→ Dataset records
========================================================================
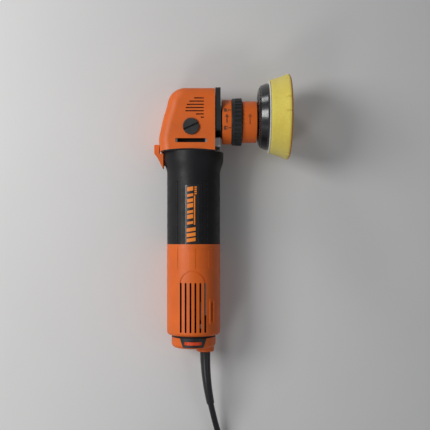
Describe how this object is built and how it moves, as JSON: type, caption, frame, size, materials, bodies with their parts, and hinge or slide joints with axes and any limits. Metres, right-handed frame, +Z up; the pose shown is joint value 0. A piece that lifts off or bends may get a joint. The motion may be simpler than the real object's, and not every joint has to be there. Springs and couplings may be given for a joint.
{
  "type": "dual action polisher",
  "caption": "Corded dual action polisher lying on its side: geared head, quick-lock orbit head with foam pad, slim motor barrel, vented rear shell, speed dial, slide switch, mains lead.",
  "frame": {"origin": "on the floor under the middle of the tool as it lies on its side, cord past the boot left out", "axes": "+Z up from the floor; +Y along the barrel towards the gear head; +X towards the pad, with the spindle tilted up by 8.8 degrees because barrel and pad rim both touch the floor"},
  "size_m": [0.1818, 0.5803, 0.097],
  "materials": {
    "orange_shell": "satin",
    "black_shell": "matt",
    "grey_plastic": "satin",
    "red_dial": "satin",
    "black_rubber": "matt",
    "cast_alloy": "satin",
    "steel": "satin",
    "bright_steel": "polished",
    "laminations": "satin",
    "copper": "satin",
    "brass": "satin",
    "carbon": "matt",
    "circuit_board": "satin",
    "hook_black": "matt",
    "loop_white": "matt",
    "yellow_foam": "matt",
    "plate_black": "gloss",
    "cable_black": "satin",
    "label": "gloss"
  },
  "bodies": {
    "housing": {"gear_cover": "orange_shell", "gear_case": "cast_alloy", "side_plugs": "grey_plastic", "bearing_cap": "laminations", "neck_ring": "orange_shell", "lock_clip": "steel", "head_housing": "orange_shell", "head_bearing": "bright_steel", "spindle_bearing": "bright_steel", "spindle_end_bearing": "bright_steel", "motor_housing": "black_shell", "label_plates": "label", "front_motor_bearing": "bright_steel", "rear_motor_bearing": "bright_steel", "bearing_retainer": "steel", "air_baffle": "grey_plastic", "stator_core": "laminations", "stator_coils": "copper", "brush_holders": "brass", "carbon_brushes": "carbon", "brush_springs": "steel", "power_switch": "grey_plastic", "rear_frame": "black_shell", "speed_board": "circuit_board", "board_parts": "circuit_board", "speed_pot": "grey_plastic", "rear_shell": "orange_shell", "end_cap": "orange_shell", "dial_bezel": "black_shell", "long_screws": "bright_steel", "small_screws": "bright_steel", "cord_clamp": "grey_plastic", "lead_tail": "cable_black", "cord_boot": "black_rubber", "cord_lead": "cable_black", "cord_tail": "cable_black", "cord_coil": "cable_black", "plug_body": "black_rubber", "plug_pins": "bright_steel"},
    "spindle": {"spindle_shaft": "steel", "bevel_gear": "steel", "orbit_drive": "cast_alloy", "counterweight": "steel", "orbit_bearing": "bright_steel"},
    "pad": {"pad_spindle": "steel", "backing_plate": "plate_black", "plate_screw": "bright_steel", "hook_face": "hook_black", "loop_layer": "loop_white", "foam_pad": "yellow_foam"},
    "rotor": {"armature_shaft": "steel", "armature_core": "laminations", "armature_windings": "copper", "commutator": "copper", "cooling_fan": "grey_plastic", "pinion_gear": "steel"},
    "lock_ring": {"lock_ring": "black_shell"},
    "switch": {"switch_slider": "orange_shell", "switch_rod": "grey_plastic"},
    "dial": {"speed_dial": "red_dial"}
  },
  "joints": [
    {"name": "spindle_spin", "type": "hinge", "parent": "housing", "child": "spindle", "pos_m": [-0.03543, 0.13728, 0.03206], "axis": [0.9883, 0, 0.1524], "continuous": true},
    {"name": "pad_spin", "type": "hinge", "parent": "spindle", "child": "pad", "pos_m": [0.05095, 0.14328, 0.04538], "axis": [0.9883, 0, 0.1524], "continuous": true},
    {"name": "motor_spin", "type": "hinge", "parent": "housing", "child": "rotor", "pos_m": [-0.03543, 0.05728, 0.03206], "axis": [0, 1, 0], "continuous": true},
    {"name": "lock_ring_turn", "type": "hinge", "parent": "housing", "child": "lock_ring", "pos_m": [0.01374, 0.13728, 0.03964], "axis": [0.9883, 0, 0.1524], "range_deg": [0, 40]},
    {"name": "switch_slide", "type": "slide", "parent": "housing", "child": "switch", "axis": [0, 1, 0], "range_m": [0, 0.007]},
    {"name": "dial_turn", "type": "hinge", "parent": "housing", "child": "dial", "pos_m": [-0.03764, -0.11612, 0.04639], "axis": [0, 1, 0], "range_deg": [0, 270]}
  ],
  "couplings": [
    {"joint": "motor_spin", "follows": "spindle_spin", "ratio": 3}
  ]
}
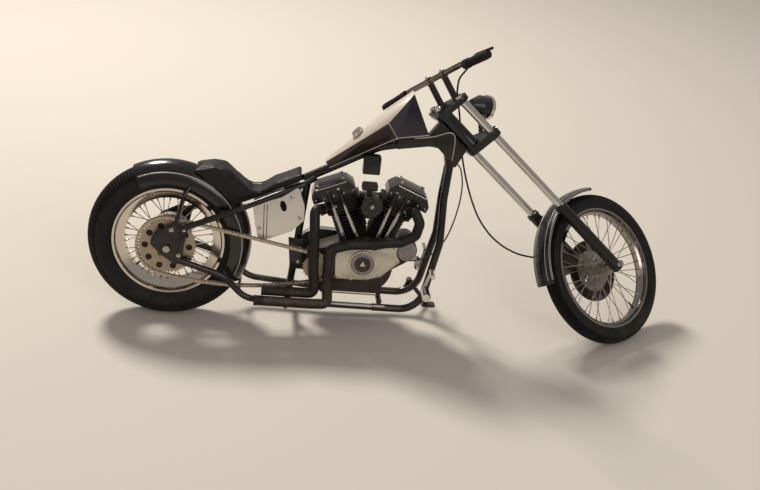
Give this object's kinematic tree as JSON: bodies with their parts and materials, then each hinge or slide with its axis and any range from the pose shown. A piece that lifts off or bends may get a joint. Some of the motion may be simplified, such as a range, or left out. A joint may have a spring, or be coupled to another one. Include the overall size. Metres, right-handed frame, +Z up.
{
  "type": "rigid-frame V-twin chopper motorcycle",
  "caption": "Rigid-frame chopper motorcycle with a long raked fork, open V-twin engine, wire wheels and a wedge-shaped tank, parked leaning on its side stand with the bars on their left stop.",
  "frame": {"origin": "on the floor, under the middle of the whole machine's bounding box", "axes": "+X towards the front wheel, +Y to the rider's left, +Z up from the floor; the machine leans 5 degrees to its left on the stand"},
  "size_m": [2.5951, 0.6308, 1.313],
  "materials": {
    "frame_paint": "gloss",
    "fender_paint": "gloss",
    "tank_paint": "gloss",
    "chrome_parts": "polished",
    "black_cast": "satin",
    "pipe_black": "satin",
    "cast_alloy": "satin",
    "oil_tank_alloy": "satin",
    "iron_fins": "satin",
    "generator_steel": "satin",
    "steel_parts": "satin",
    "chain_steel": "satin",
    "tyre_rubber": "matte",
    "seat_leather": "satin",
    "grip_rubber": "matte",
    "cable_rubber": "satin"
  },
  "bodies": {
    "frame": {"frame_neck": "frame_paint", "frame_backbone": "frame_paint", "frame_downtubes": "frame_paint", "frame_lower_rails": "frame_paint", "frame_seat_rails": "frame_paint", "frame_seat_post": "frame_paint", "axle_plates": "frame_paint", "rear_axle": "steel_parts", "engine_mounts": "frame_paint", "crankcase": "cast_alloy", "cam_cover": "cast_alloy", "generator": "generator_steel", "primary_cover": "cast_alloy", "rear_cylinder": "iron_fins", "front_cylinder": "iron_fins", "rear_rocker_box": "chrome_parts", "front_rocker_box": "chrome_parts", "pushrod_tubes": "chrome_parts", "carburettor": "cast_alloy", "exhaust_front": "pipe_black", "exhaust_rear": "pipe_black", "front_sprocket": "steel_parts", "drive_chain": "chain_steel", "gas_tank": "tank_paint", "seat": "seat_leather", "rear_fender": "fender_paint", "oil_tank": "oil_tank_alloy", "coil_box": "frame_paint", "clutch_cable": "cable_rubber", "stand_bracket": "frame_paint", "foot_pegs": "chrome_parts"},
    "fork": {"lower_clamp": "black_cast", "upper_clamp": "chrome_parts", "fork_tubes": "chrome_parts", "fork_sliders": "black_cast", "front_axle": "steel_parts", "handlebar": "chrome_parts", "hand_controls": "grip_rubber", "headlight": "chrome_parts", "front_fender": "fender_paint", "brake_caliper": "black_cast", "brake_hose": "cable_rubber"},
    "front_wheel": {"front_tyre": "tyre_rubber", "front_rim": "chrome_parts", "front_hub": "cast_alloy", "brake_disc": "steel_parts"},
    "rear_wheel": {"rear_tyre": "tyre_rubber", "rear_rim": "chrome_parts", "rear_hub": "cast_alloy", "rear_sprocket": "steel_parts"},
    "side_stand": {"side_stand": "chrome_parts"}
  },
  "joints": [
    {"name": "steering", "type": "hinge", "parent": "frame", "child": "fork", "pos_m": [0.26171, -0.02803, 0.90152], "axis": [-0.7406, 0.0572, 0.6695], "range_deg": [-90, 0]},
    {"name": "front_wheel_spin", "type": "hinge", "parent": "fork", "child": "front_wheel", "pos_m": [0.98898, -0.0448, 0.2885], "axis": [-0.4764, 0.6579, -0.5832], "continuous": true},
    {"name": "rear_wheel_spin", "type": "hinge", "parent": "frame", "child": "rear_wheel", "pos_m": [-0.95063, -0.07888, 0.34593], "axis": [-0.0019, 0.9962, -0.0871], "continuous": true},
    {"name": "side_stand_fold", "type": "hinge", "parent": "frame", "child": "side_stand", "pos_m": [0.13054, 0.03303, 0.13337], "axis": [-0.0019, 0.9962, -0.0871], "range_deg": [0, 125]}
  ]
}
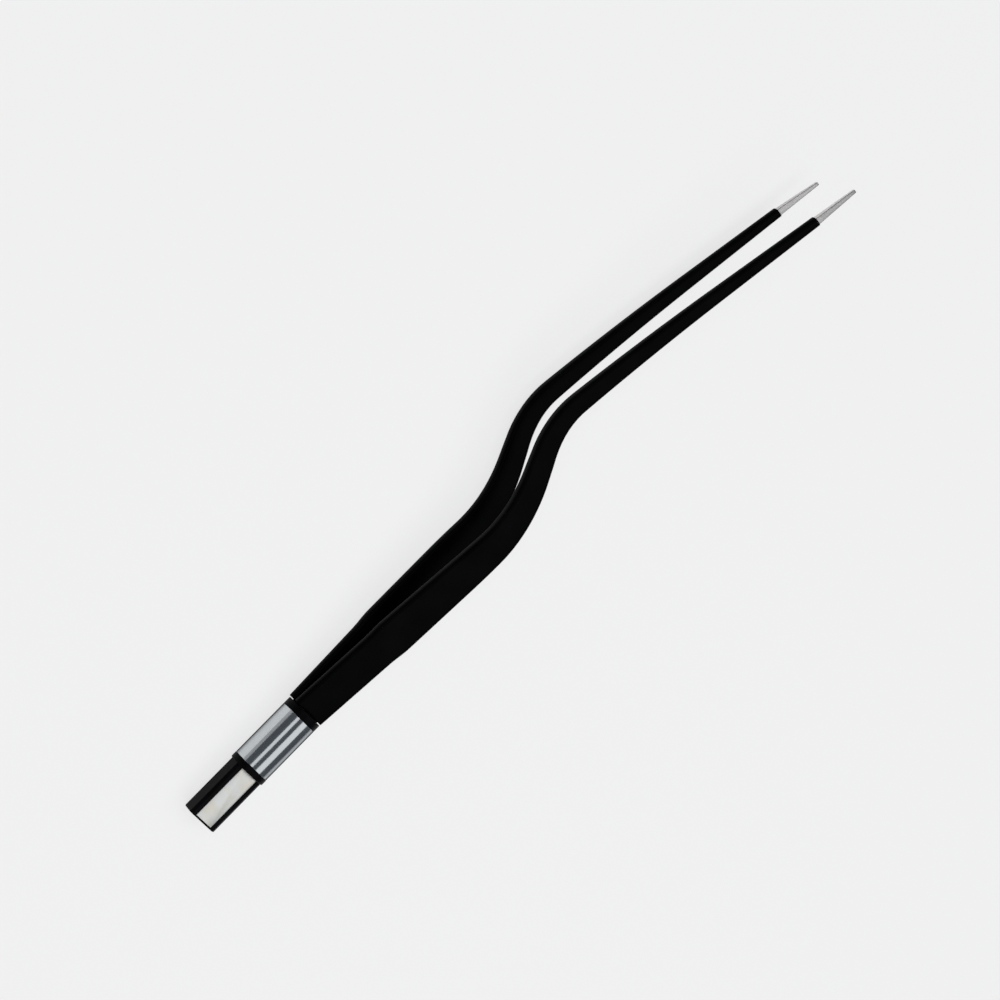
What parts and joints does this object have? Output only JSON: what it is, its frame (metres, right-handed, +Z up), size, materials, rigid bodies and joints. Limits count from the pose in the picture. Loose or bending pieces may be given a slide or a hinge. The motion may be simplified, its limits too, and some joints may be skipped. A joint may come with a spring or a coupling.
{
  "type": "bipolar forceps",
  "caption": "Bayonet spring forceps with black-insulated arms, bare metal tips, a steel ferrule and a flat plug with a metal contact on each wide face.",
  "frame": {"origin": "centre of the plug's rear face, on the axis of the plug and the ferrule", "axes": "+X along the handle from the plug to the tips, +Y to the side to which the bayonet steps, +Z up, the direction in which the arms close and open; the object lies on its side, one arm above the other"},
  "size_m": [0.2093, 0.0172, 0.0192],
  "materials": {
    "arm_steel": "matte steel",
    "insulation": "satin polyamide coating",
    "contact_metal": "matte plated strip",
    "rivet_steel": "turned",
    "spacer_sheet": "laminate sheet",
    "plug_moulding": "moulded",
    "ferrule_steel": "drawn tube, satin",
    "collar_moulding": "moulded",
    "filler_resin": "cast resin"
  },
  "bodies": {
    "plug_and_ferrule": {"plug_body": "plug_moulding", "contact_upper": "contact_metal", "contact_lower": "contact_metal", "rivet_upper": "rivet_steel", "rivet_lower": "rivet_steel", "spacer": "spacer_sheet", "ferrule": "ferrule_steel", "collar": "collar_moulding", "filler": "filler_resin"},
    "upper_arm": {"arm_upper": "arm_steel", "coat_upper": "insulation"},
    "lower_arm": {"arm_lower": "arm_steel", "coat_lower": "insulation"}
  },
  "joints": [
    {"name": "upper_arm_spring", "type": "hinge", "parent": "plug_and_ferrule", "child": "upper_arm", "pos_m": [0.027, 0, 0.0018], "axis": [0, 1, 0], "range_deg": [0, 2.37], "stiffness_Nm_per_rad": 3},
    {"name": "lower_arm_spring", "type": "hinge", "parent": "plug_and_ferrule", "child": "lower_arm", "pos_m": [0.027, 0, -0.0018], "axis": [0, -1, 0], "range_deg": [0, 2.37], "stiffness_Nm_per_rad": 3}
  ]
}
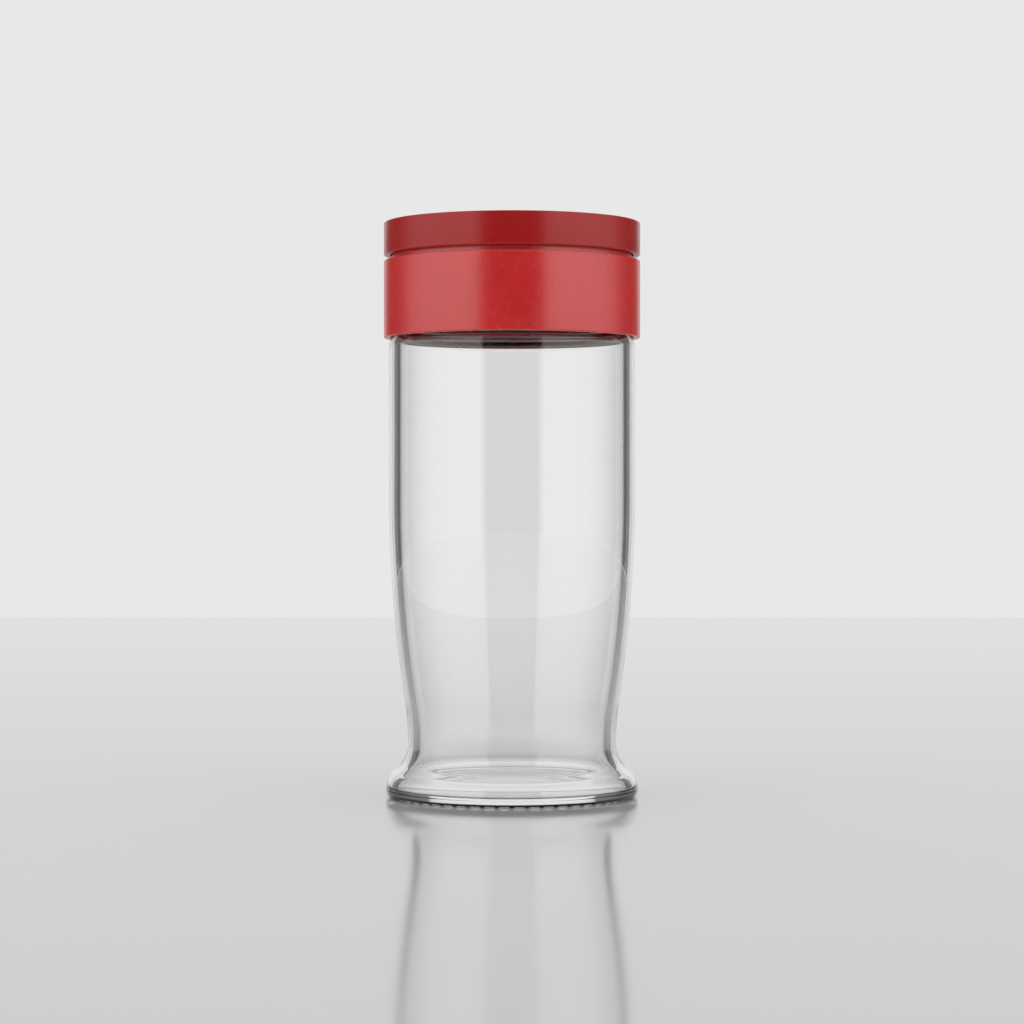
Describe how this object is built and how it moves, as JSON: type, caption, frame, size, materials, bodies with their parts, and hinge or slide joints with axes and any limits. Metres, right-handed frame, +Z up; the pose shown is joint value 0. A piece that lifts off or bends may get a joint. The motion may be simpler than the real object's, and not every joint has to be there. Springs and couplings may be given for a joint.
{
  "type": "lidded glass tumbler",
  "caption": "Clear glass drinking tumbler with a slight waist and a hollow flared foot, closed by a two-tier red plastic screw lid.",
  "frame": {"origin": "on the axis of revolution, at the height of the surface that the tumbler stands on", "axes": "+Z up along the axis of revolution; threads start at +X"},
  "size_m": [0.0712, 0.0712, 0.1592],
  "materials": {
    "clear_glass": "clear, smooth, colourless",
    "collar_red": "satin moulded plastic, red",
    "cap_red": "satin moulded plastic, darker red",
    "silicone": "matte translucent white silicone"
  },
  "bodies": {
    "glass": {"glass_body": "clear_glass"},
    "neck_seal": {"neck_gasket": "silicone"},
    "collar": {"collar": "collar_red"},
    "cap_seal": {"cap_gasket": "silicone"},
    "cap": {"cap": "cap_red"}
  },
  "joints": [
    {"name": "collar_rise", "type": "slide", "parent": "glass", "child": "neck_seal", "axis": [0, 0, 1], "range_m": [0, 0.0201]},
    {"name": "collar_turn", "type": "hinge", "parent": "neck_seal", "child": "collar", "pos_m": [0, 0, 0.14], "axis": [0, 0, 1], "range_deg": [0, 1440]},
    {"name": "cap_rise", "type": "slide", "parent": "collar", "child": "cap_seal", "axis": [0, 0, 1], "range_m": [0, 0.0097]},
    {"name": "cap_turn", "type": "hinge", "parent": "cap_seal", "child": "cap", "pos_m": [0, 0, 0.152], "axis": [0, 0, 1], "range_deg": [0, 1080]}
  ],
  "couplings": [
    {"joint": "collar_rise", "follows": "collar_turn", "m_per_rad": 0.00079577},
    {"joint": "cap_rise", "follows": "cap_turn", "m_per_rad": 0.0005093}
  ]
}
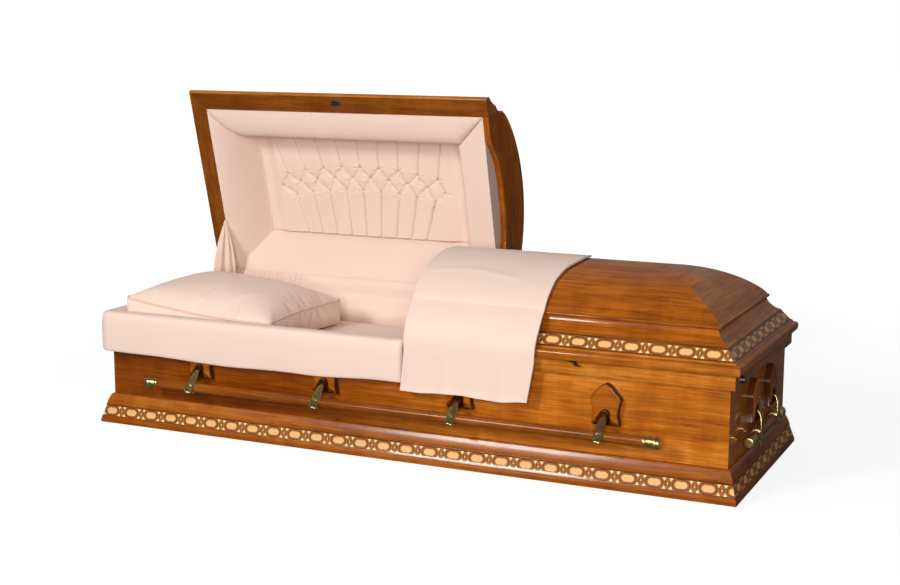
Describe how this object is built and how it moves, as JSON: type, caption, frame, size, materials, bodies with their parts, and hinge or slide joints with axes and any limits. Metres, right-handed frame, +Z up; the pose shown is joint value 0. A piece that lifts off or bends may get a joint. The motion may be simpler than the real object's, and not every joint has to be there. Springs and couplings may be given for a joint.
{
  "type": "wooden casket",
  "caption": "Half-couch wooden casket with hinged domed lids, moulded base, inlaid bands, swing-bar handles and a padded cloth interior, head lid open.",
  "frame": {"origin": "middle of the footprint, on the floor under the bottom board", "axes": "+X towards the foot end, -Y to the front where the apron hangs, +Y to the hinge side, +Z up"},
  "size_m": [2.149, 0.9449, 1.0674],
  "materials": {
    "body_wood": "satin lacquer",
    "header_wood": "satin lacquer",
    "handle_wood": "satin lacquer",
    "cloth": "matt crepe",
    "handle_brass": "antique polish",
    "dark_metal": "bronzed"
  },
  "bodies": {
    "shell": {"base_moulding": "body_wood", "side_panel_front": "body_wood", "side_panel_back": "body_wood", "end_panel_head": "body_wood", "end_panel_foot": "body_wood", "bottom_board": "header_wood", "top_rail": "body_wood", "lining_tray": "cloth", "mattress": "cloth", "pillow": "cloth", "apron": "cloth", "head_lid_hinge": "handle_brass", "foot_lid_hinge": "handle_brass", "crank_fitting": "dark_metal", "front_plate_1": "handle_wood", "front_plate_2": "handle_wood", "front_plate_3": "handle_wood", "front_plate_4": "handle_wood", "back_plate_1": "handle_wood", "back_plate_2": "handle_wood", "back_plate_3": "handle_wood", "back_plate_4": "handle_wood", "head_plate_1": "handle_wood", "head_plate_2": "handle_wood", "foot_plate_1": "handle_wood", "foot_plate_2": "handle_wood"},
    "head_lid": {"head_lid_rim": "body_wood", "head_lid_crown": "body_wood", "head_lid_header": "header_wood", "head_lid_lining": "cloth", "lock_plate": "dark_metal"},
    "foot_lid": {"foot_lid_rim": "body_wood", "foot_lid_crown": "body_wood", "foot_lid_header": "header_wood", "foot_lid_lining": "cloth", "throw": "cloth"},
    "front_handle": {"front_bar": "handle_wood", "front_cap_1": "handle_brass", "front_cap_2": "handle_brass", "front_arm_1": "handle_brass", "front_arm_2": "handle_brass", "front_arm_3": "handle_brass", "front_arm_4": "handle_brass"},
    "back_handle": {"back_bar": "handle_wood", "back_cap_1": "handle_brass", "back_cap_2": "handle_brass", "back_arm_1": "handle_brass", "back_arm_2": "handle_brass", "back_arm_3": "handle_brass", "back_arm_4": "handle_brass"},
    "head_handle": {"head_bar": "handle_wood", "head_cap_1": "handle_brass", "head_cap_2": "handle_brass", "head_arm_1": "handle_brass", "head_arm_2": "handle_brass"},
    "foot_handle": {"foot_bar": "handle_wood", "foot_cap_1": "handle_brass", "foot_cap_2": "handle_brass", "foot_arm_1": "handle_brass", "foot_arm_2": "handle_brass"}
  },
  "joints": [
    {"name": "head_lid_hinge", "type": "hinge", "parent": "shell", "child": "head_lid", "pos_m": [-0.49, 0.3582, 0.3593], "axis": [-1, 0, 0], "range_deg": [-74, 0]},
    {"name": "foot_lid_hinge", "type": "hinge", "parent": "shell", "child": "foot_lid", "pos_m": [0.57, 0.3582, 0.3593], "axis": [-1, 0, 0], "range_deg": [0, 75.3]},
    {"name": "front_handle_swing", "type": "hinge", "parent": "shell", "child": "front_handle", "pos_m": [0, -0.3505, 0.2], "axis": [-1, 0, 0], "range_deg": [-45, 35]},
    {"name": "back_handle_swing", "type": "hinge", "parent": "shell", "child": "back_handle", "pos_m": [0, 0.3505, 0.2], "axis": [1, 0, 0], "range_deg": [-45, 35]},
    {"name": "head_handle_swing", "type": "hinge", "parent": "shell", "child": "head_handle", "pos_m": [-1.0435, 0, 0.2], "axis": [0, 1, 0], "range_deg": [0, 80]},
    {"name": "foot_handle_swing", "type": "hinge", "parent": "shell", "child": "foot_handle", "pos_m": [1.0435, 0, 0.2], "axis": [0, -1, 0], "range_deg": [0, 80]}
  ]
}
========================================================================
→ Task details
In the records above, how many lines include "each"? Give that number and nothing more.

→ Finished task
2